Java regex to extract text between tags

javaregex

I have a file with some custom tags and I'd like to write a regular expression to extract the string between the tags. For example if my tag is:

[customtag]String I want to extract[/customtag]

How would I write a regular expression to extract only the string between the tags. This code seems like a step in the right direction:

Pattern p = Pattern.compile("[customtag](.+?)[/customtag]");
Matcher m = p.matcher("[customtag]String I want to extract[/customtag]");

Not sure what to do next. Any ideas? Thanks.

Best Answer

You're on the right track.

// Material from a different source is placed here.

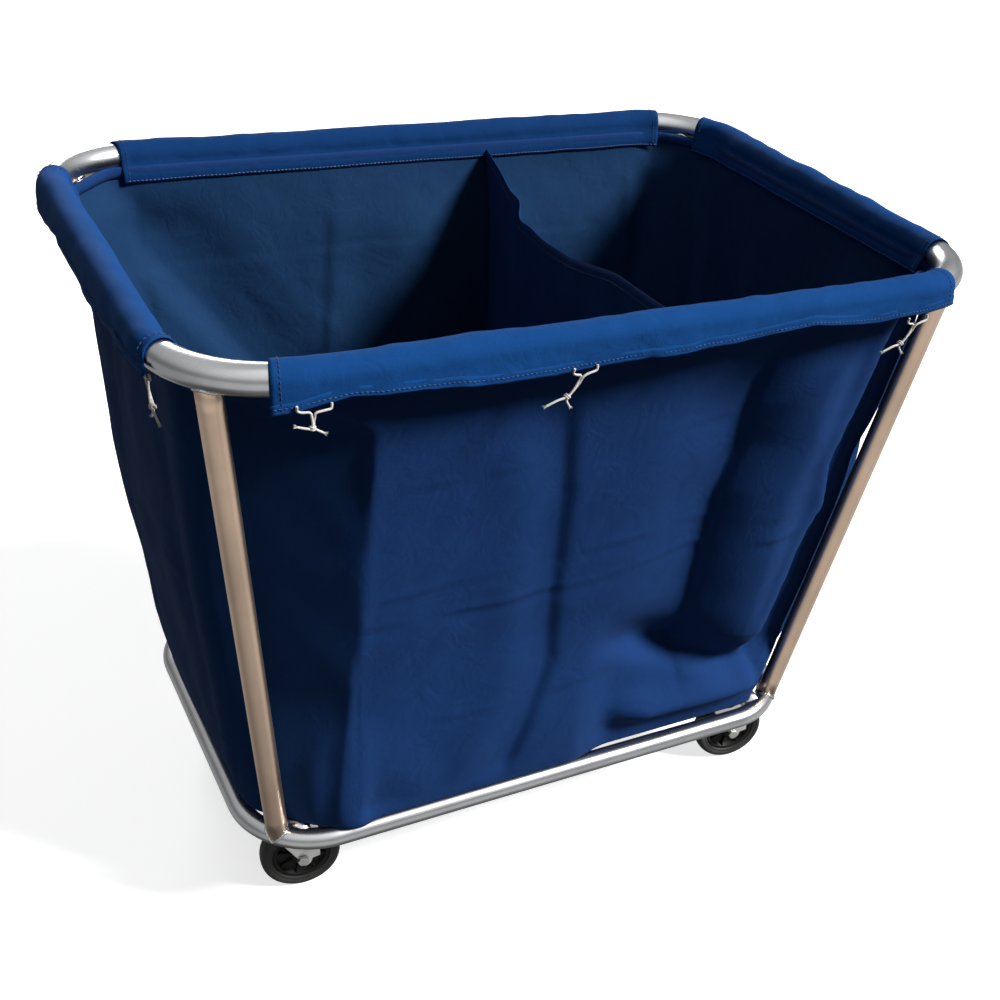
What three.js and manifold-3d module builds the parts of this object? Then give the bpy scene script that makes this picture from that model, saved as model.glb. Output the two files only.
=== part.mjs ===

Now you just need to extract the desired group, as follows:

final Pattern pattern = Pattern.compile("<tag>(.+?)</tag>", Pattern.DOTALL);
final Matcher matcher = pattern.matcher("<tag>String I want to extract</tag>");
matcher.find();
System.out.println(matcher.group(1)); // Prints String I want to extract

If you want to extract multiple hits, try this:

public static void main(String[] args) {
    final String str = "<tag>apple</tag><b>hello</b><tag>orange</tag><tag>pear</tag>";
    System.out.println(Arrays.toString(getTagValues(str).toArray())); // Prints [apple, orange, pear]
}

private static final Pattern TAG_REGEX = Pattern.compile("<tag>(.+?)</tag>", Pattern.DOTALL);

private static List<String> getTagValues(final String str) {
    final List<String> tagValues = new ArrayList<String>();
    final Matcher matcher = TAG_REGEX.matcher(str);
    while (matcher.find()) {
        tagValues.add(matcher.group(1));
    }
    return tagValues;
}

However, I agree that regular expressions are not the best answer here. I'd use XPath to find elements I'm interested in. See The Java XPath API for more info.